◆ **Work to be completed**
Repeat verbatim, and only, the lines of the data below, beginning at the line that contains "foot to the rim" and stopping after the line that contains "bpy.context.scene.collection.objects.link(empty)".

— Start of Data entries —

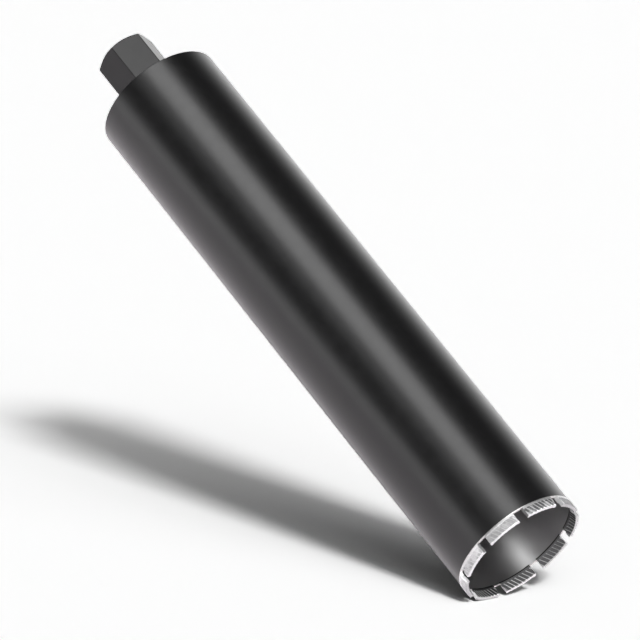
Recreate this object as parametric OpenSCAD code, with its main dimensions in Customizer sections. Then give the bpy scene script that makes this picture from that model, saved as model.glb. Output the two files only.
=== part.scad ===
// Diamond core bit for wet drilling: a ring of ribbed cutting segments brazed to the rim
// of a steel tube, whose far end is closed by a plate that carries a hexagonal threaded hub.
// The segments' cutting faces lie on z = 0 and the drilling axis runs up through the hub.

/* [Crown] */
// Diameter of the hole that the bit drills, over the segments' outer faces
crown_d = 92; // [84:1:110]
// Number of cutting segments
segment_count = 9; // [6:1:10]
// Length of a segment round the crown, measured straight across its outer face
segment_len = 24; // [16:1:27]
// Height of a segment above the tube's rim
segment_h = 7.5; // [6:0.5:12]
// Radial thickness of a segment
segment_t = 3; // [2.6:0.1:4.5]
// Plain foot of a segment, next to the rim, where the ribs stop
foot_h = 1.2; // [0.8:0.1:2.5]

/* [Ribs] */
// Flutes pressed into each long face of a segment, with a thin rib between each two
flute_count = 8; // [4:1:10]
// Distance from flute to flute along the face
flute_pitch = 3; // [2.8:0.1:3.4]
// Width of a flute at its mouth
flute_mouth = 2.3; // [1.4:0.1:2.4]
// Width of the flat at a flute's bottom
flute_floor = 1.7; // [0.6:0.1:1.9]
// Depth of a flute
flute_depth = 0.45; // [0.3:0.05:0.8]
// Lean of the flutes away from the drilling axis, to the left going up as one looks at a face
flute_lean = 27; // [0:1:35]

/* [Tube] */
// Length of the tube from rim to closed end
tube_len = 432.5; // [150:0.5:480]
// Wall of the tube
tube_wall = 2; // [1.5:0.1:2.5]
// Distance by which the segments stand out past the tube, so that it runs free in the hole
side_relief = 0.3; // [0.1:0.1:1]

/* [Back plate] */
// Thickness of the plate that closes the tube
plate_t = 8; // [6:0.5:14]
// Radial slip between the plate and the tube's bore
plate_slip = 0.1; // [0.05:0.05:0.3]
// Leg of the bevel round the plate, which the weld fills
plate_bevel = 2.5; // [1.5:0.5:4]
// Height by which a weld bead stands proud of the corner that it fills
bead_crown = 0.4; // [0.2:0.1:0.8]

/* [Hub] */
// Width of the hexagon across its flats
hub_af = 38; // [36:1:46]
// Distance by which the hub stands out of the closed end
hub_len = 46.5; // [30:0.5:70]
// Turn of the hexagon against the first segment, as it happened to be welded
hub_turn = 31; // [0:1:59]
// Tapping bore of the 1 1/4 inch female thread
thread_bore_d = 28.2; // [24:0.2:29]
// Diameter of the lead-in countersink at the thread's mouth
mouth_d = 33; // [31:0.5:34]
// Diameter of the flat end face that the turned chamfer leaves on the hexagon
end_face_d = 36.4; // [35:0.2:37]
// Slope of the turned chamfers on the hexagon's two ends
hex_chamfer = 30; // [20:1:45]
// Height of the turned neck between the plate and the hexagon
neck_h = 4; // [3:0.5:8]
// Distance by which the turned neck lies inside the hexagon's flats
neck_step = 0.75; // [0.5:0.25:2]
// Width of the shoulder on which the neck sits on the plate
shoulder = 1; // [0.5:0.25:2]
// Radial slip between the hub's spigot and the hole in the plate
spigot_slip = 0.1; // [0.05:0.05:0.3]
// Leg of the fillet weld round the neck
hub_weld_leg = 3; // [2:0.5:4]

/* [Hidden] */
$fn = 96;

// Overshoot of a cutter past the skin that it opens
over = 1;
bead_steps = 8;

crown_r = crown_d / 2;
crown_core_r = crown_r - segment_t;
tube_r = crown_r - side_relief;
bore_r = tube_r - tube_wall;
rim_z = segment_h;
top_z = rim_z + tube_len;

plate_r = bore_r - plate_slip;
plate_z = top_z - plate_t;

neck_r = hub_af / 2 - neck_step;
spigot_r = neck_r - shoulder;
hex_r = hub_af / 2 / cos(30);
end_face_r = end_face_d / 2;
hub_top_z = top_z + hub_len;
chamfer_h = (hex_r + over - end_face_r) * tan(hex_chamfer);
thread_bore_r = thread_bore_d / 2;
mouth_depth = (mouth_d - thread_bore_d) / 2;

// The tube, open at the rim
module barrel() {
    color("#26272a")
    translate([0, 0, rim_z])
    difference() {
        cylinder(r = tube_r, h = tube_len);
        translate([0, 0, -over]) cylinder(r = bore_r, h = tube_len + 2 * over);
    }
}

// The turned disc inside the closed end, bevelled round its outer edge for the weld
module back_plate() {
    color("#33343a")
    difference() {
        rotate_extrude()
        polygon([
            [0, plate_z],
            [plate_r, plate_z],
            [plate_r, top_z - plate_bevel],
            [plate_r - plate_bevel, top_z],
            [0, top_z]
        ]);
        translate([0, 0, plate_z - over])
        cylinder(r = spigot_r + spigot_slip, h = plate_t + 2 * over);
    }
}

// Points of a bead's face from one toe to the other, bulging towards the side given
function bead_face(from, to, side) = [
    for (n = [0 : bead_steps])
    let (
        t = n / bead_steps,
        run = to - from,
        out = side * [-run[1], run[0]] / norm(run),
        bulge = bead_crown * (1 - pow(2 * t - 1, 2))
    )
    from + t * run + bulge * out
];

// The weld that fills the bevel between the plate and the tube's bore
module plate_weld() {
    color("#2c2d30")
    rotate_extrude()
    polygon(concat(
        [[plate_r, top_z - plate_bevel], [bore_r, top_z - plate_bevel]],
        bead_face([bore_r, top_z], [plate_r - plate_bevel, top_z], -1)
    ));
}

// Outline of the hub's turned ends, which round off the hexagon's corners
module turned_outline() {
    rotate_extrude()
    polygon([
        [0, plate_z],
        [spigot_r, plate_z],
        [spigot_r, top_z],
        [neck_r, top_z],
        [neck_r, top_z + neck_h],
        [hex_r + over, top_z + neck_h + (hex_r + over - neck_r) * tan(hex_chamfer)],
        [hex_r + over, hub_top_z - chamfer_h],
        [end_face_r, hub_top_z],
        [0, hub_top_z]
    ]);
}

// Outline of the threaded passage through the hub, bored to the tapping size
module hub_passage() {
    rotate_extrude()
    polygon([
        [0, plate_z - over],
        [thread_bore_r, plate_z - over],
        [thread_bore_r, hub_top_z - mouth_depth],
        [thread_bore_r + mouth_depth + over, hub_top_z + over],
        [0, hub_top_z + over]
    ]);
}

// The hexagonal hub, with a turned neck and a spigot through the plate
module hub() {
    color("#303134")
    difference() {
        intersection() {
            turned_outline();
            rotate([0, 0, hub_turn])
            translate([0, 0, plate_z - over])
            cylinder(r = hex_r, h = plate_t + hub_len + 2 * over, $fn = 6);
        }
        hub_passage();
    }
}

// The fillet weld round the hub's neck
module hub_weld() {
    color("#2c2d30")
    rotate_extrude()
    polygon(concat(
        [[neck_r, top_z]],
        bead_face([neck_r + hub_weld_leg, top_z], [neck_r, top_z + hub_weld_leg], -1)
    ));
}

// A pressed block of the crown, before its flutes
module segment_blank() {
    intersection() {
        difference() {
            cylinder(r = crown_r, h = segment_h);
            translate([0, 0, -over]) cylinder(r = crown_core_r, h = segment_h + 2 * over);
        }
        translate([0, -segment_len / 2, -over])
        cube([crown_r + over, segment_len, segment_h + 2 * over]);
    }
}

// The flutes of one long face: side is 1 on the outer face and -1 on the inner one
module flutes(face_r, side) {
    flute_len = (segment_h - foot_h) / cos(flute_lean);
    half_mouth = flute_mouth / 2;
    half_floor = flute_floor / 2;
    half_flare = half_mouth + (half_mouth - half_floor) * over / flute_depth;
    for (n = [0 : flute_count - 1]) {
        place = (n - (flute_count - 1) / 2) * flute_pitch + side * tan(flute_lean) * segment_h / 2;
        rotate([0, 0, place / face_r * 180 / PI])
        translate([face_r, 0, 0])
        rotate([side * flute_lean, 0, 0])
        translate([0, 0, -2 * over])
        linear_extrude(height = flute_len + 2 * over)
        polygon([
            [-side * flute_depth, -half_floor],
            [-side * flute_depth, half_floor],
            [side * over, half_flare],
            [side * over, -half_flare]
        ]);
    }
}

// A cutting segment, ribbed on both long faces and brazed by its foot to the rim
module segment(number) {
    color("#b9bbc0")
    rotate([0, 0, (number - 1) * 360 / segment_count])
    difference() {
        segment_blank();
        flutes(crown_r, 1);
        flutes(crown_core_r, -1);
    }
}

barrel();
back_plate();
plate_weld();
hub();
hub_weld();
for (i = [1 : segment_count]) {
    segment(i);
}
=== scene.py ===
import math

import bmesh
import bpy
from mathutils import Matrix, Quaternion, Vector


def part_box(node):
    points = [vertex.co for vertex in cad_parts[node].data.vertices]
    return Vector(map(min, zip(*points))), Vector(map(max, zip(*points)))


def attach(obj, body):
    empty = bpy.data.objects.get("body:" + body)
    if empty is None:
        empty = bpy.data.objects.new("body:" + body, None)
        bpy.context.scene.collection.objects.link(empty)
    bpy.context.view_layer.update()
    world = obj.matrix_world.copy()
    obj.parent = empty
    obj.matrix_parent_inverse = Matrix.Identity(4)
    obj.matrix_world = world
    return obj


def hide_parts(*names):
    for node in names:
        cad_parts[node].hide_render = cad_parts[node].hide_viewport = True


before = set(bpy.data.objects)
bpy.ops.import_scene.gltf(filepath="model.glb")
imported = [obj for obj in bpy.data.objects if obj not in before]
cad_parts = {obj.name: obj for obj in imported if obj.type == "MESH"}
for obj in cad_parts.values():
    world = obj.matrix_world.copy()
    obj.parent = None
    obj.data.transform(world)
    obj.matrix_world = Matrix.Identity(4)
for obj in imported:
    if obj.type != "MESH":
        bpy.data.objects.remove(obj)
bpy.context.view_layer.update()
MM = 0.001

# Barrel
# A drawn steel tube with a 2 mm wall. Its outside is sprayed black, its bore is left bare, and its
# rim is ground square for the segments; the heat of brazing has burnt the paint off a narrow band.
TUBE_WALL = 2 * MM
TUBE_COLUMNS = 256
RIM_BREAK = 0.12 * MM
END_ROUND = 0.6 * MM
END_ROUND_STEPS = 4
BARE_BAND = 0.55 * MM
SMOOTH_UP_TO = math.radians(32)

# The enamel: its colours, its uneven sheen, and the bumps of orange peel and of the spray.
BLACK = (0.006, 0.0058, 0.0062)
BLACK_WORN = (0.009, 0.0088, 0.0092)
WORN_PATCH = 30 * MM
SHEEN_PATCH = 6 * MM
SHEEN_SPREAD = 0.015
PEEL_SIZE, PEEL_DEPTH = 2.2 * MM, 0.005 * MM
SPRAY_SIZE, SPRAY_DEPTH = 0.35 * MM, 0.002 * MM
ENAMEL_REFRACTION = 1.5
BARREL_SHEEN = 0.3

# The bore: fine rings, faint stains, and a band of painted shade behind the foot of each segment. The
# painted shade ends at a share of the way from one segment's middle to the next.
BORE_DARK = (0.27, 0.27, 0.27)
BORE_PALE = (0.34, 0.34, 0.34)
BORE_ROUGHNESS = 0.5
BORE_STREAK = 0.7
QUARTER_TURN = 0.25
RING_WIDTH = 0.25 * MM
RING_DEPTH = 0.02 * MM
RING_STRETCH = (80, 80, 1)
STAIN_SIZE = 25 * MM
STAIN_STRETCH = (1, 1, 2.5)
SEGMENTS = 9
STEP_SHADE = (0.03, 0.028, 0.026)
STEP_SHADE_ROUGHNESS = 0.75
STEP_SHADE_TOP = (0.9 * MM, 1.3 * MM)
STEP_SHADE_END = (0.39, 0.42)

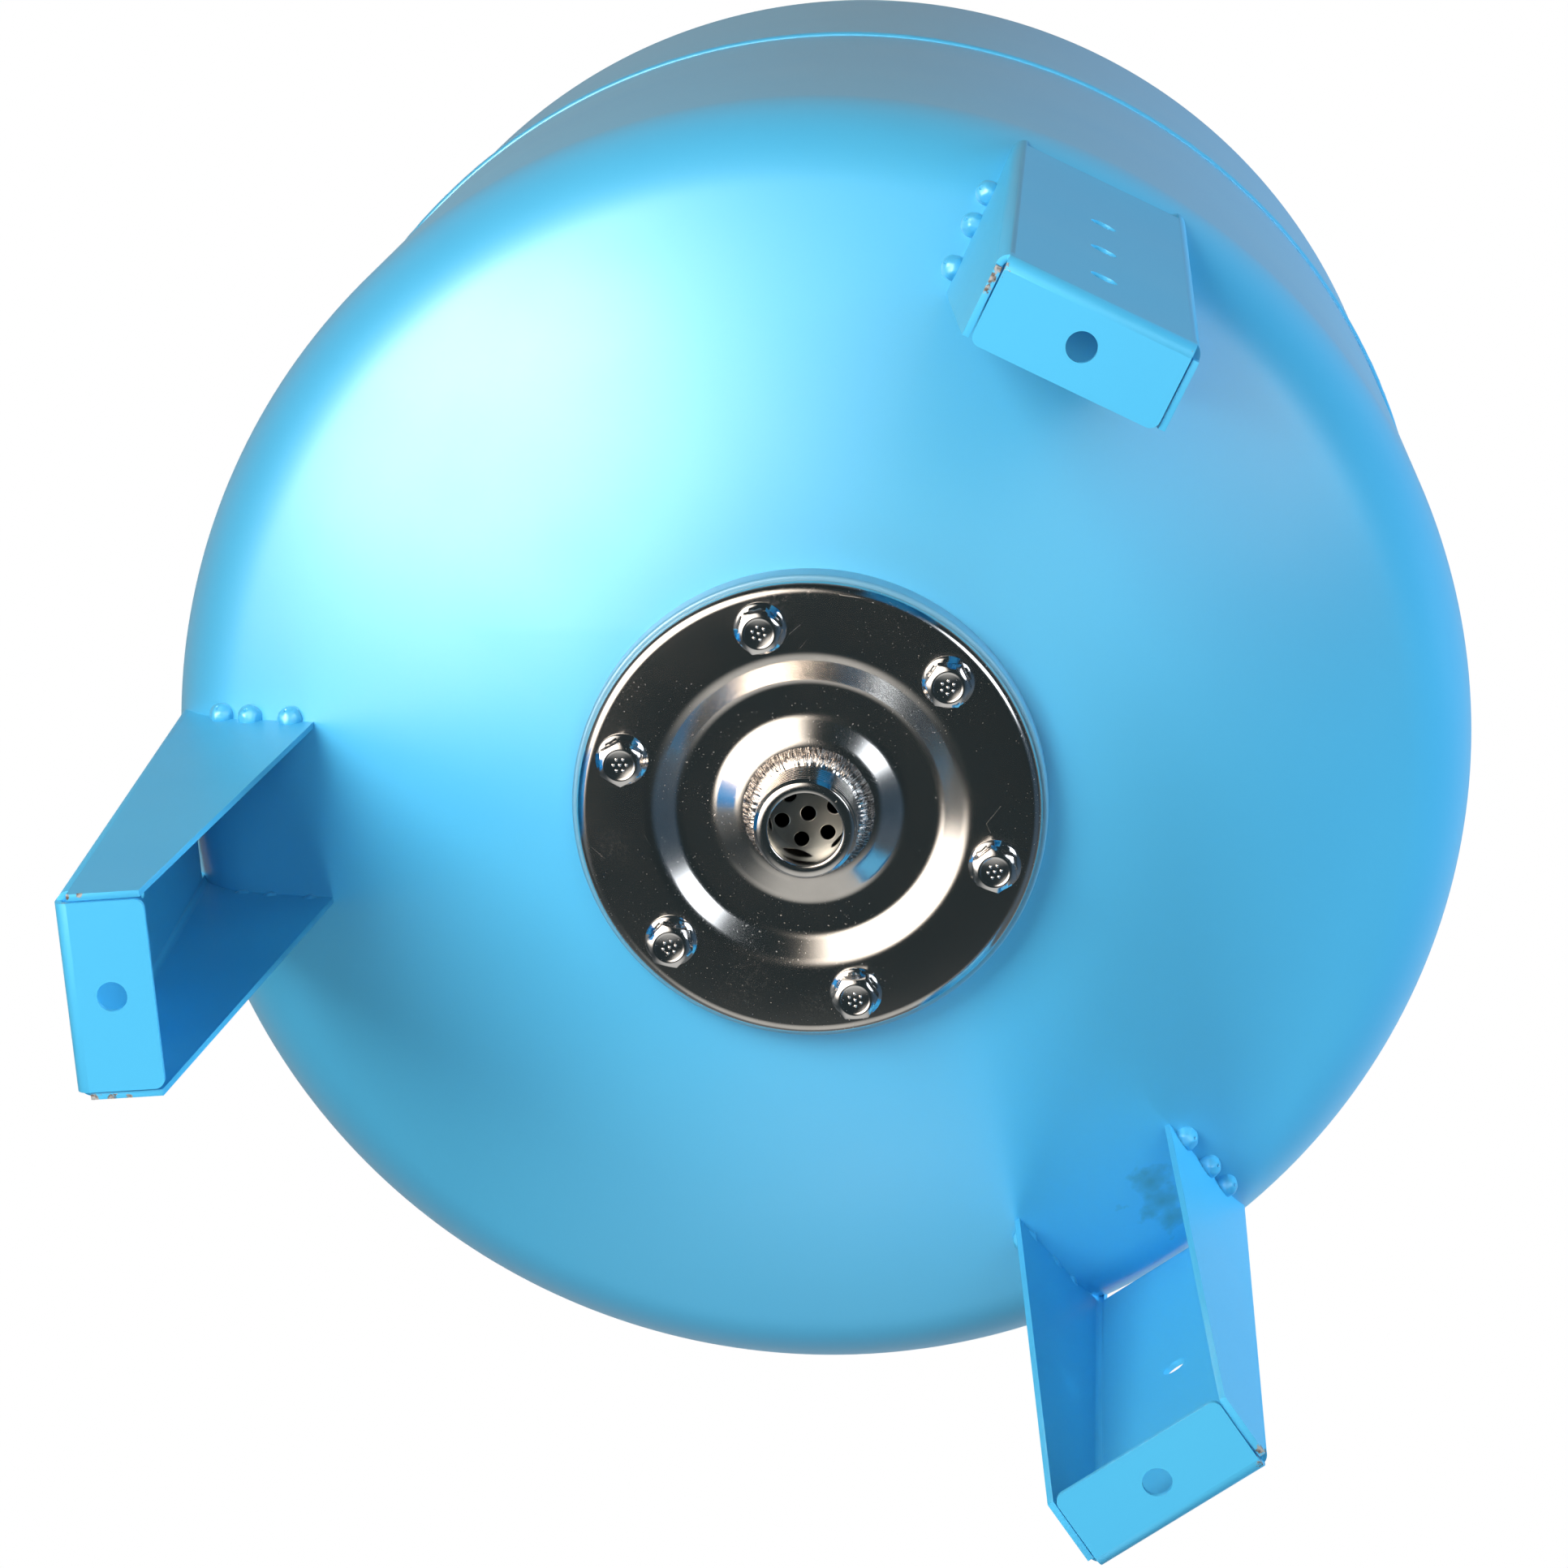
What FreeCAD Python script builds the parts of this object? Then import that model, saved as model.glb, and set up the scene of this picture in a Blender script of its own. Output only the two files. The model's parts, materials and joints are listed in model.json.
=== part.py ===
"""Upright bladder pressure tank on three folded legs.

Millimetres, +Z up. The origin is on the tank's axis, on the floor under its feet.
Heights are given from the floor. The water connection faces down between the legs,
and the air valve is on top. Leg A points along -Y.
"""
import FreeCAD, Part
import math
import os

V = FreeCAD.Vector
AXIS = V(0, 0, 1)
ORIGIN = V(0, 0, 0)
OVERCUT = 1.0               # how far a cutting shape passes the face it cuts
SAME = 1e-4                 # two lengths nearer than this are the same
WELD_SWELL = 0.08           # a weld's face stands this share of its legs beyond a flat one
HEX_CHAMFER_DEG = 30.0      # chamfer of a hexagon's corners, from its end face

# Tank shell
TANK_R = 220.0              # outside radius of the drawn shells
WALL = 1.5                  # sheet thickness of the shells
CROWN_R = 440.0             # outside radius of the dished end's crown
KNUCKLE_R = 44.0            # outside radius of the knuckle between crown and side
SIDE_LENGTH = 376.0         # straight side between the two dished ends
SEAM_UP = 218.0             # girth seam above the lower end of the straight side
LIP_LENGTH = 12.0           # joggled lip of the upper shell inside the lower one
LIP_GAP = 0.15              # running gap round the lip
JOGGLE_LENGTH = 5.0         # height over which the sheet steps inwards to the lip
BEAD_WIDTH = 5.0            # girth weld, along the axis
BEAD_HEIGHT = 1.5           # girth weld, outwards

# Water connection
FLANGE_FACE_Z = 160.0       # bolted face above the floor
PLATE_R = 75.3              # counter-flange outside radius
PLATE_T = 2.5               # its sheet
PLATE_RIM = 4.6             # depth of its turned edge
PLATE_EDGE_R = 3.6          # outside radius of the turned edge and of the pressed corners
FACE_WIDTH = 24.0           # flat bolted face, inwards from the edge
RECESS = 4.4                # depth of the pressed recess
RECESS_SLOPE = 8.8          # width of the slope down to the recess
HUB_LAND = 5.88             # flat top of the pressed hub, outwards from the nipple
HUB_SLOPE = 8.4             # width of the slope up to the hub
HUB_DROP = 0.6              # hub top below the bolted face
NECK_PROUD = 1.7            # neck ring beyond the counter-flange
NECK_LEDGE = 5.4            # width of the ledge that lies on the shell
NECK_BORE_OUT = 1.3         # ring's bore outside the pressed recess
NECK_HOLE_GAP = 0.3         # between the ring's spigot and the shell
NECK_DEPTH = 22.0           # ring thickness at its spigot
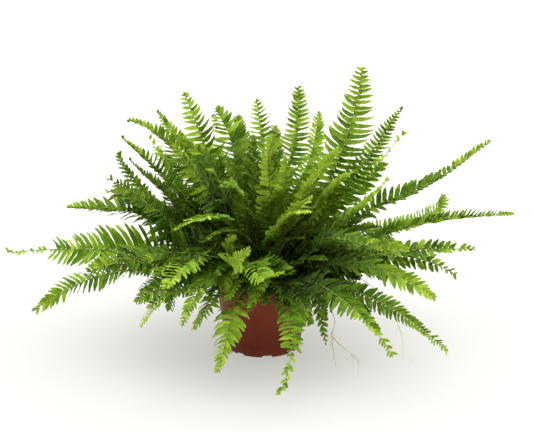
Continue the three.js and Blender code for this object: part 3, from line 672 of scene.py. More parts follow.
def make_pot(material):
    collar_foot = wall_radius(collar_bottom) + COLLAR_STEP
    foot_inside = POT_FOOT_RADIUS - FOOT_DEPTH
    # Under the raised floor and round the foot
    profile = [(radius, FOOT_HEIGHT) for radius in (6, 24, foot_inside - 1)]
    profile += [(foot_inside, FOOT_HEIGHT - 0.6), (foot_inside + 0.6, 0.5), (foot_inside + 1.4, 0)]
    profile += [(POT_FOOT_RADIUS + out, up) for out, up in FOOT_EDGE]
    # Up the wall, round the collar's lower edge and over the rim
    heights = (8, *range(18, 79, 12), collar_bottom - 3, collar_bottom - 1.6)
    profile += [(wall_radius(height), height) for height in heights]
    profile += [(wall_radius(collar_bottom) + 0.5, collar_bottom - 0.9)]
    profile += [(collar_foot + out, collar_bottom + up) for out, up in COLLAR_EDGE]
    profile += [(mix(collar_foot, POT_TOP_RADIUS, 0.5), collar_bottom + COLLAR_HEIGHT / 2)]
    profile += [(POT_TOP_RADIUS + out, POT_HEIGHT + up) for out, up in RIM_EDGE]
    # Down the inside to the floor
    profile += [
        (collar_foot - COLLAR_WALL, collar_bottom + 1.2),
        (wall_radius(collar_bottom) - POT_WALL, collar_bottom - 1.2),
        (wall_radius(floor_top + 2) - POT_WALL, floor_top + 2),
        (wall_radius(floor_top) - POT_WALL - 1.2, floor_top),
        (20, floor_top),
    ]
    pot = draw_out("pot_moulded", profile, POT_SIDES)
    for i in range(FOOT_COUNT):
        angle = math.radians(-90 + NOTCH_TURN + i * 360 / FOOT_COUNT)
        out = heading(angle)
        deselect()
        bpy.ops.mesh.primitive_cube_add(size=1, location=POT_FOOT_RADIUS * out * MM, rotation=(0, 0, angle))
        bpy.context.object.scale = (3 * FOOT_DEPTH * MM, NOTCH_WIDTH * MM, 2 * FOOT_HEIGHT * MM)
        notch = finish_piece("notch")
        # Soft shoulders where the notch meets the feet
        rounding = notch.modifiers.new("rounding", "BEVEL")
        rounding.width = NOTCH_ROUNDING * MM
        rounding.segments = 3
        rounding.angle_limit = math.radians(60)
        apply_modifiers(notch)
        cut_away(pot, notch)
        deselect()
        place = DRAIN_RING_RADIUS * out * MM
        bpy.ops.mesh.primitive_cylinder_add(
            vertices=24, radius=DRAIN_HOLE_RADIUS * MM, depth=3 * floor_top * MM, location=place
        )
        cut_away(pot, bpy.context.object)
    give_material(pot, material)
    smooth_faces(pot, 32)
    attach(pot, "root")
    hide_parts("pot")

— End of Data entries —

◆ **Output for this task**
// A cutting segment, ribbed on both long faces and brazed by its foot to the rim
module segment(number) {
    color("#b9bbc0")
    rotate([0, 0, (number - 1) * 360 / segment_count])
    difference() {
        segment_blank();
        flutes(crown_r, 1);
        flutes(crown_core_r, -1);
    }
}

barrel();
back_plate();
plate_weld();
hub();
hub_weld();
for (i = [1 : segment_count]) {
    segment(i);
}
=== scene.py ===
import math

import bmesh
import bpy
from mathutils import Matrix, Quaternion, Vector


def part_box(node):
    points = [vertex.co for vertex in cad_parts[node].data.vertices]
    return Vector(map(min, zip(*points))), Vector(map(max, zip(*points)))


def attach(obj, body):
    empty = bpy.data.objects.get("body:" + body)
    if empty is None:
        empty = bpy.data.objects.new("body:" + body, None)
        bpy.context.scene.collection.objects.link(empty)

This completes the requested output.